From the first line of the data through the line containing "add_loft(bm, [[(x, *point)", return each line exactly.

* Collected material
* BEGIN *
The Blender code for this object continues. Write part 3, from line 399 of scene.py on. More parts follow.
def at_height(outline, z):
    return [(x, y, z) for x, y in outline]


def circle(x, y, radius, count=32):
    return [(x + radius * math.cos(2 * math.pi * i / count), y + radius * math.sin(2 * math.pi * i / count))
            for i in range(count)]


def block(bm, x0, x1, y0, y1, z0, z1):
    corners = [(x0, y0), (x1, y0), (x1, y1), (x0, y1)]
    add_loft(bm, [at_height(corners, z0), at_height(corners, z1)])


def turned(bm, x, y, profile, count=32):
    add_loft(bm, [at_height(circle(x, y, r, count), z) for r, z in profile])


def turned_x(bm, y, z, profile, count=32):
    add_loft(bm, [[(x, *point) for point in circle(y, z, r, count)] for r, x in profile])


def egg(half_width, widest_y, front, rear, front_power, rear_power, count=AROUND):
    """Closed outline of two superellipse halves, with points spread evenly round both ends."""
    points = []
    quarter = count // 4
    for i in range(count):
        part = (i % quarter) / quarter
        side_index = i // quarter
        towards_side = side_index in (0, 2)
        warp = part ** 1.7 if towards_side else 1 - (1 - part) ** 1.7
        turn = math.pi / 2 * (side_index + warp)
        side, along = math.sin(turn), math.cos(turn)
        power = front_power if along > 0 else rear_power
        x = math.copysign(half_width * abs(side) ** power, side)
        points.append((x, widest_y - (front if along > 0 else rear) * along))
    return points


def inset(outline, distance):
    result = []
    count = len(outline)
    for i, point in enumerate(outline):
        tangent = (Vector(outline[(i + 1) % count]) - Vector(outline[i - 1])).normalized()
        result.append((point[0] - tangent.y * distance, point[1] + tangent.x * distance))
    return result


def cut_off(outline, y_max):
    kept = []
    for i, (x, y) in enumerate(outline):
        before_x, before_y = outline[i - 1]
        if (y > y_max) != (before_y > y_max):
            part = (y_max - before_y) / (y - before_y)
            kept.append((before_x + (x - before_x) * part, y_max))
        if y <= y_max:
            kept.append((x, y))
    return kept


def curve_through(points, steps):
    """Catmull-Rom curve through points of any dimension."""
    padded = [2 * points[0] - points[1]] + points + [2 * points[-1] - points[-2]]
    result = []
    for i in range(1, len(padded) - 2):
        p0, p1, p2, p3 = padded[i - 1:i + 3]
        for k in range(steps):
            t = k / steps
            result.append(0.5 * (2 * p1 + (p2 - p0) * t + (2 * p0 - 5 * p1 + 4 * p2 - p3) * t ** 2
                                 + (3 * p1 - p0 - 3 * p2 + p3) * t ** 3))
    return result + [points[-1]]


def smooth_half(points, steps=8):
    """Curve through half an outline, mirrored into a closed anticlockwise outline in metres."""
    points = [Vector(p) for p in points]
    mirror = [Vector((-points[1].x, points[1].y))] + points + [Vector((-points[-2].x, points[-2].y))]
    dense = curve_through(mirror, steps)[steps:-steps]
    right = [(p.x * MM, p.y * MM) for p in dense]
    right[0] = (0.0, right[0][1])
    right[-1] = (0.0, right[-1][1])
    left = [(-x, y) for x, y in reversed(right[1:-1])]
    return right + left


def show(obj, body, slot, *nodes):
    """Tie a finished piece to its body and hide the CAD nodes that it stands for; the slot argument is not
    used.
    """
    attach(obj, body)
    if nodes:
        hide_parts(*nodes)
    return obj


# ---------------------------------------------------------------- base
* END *
* Answer for this exercise
The Blender code for this object continues. Write part 3, from line 399 of scene.py on. More parts follow.
def at_height(outline, z):
    return [(x, y, z) for x, y in outline]


def circle(x, y, radius, count=32):
    return [(x + radius * math.cos(2 * math.pi * i / count), y + radius * math.sin(2 * math.pi * i / count))
            for i in range(count)]


def block(bm, x0, x1, y0, y1, z0, z1):
    corners = [(x0, y0), (x1, y0), (x1, y1), (x0, y1)]
    add_loft(bm, [at_height(corners, z0), at_height(corners, z1)])


def turned(bm, x, y, profile, count=32):
    add_loft(bm, [at_height(circle(x, y, r, count), z) for r, z in profile])


def turned_x(bm, y, z, profile, count=32):
    add_loft(bm, [[(x, *point) for point in circle(y, z, r, count)] for r, x in profile])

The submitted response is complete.